Por fim, Minichillo afirmou que os bens do advogado Mude estão declarados no Imposto de Renda, bem como as armas apreendidas no apartamento da Rua Itapeti. “Tudo será esclarecido”, afirmou.
Defesa de Marcola destaca absolvição em 1ª instância
Bruno Ferullo, advogado de Marcola, destacou, em nota, a absolvição de seu cliente no processo que tramitou na 1ª Vara de Crimes Tributários, Organização Criminosa e Lavagem de Bens e Valores da Capital do Estado de São Paulo por lavagem de dinheiro.

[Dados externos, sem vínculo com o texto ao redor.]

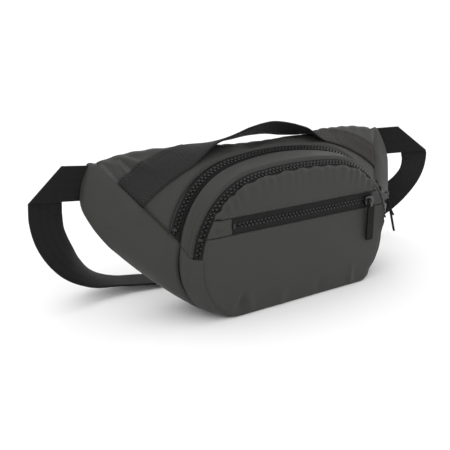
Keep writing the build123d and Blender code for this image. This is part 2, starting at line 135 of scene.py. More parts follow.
# ------------------------------------------------------------------ outlines of the sewn edges
FRONT = dict(cx=41.0, cz=52.0, r=76.0, apex=130.5, seam=62.0, knee=50.0, base=84.0, y0=0.0, lean=0.05)
ZIPA = dict(cx=41.0, cz=52.0, r=83.0, apex=137.5, seam=62.0, knee=50.0, base=86.0, y0=9.0, lean=0.05)
MAIN = dict(cx=43.2, cz=52.5, r=88.0, apex=145.5, seam=76.0, knee=52.0, base=87.0, y0=6.75, lean=0.25)
ZIPB = dict(cx=43.2, cz=52.5, r=94.5, apex=151.0, seam=85.0, knee=52.0, base=87.0, y0=15.75, lean=0.25)
LOW = dict(cx=43.2, cz=50.7, r=88.0, apex=143.5, seam=74.2, knee=50.0, base=87.0, y0=18.0, lean=0.10)
MIDDLE = dict(cx=43.2, cz=50.7, r=85.0, apex=138.0, seam=71.5, knee=50.0, base=85.0, y0=18.0, lean=0.15)
BACK_TOP = np.array([(0, 145.5), (30, 146.5), (62, 150), (95, 153), (125, 153.5), (152, 151.5), (176, 147)], float)
BACK_SIDE = np.array([
    (176, 147), (187, 144.5), (197.5, 113.5), (191, 90), (175, 69), (154, 50), (128, 30), (102, 12), (78, 0),
], float)
BACK_Y0, BACK_LEAN = 62.0, 0.19


def lift(x, z, y0, lean):
    """Plane of an outline: (x, z in the plane) to space, y = y0 + lean z, with z shortened by the lean."""
    z = z / math.hypot(1, lean)
    return np.stack([x, y0 + lean * z, z], -1)


def arch(s, t):
    """Arched edge: t from -1 (left seam) over 0 (apex) to 1 (right seam), by arc length along a flat crown arc
    of radius k + rise and a corner arc of radius r about (cx, cz)."""
    t = np.asarray(t, float)
    rise = s["apex"] - s["cz"]
    k = (s["cx"] ** 2 - (rise - s["r"]) ** 2) / (2 * (rise - s["r"]))
    crown, join = k + rise, math.atan2(s["cx"], k)
    end = math.pi / 2 - math.asin((s["seam"] - s["cz"]) / s["r"])
    first = crown * join
    d = np.abs(t) * (first + s["r"] * (end - join))
    a = np.where(d <= first, d / crown, join + (d - first) / s["r"])
    x = np.where(d <= first, crown * np.sin(a), s["cx"] + s["r"] * np.sin(a))
    z = np.where(d <= first, s["cz"] - k + crown * np.cos(a), s["cz"] + s["r"] * np.cos(a))
    return lift(x * np.sign(t + 1e-12), z, s["y0"], s["lean"])


def flank(s, t):
    """Side edge on +x: t = 0 at the seam, 1 at the bottom corner; corner arc, short straight, knee arc."""
    t = np.asarray(t, float)
    wide, low = s["cx"] + s["r"], s["knee"]
    run = wide - s["base"]
    arc = (run ** 2 + low ** 2) / (2 * run)
    bend, upper = math.asin(low / arc), math.asin((s["seam"] - s["cz"]) / s["r"])
    a0, a1 = s["r"] * upper, max(s["cz"] - low, 0.0)
    d = t * (a0 + a1 + arc * bend)
    ua, ka = upper - d / s["r"], (d - a0 - a1) / arc
    straight = d <= a0 + a1
    x = np.where(d <= a0, s["cx"] + s["r"] * np.cos(ua), np.where(straight, wide, wide - arc + arc * np.cos(ka)))
    z_below = np.where(straight, s["cz"] - (d - a0), low - arc * np.sin(ka))
    z = np.where(d <= a0, s["cz"] + s["r"] * np.sin(ua), z_below)
    return lift(x, z, s["y0"], s["lean"])


def neighbours(points, i, f, before=None):
    """Catmull-Rom blend of four neighbours at share f of stretch i; before stands ahead of the first point."""
    q = np.vstack([2 * points[0] - points[1] if before is None else before, points, 2 * points[-1] - points[-2]])
    a, b, c, e = q[i], q[i + 1], q[i + 2], q[i + 3]
    return 0.5 * (2 * b + (c - a) * f + (2 * a - 5 * b + 4 * c - e) * f ** 2 + (3 * b - a - 3 * c + e) * f ** 3)


def through(points, t, before=None):
    """Curve through a few points, by length."""
    t = np.clip(np.asarray(t, float), 0, 1)
    p = np.asarray(points, float)
    size = np.r_[0, np.cumsum(np.linalg.norm(np.diff(p, axis=0), axis=1))]
    d = t * size[-1]
    i = np.clip(np.searchsorted(size, d, side="right") - 1, 0, len(p) - 2)
    f = ((d - size[i]) / (size[i + 1] - size[i]))[..., None]
    return neighbours(p, i, f, before)


def back_top(t):
    """Top edge of the back: t from -1 to 1, mirrored through x = 0 with the shallow dip in the middle."""
    xz = through(BACK_TOP, np.abs(t))
    return lift(xz[..., 0] * np.sign(t + 1e-12), xz[..., 1], BACK_Y0, BACK_LEAN)


def back_flank(t):
    """Side edge of the back on +x: wing tip, then the long slanted lower edge to the bottom corner.
    Each of the eight stretches has the same share of t."""
    f = np.clip(np.asarray(t, float), 0, 1) * (len(BACK_SIDE) - 1)
    i = np.clip(f.astype(int), 0, len(BACK_SIDE) - 2)
    xz = neighbours(BACK_SIDE, i, (f - i)[..., None])
    return lift(xz[..., 0], xz[..., 1], BACK_Y0, BACK_LEAN)


# ------------------------------------------------------------------ mesh helpers
def grid_normals(p):
    """Unit normals of a grid from the cross product of its two differences."""
    n = np.cross(np.gradient(p, axis=0), np.gradient(p, axis=1))
    return n / np.maximum(np.linalg.norm(n, axis=-1, keepdims=True), 1e-9)


def outward(p, centre):
    """Normals turned to point away from a centre."""
    n = grid_normals(p)
    sign = np.sign(((p - np.asarray(centre, float)) * n).sum(-1).mean())
    return n * sign, sign


def lengths(p, axis):
    """Running length of a grid along one axis."""
    step = np.linalg.norm(np.diff(p, axis=axis), axis=-1)
    pad = np.zeros_like(np.take(step, [0], axis=axis))
    return np.concatenate([pad, np.cumsum(step, axis=axis)], axis=axis)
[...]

Segundo o defensor, “a acusação não trouxe o mínimo de elemento para estabelecer liame [vínculo] ou nexo causal entre o crime antecedente e a suposta lavagem de dinheiro, sendo certo ainda que não houve qualquer conclusão no sentido de que os investigados desenvolviam com habitualidade a prática ilícita”.
Acrescentou ainda que, na fase de instrução do processo, não houve produção de “qualquer prova que pudesse respaldar a acusação do Ministério Público”, pois, “entre os eventos narrados pelo órgão acusatório, constam só informações genéricas, abstratas e superficiais, que tentam corroborar, sem êxito, e estabelecer ligação entre Marco, os familiares dele e uma absurda acusação de lavagem de dinheiro”.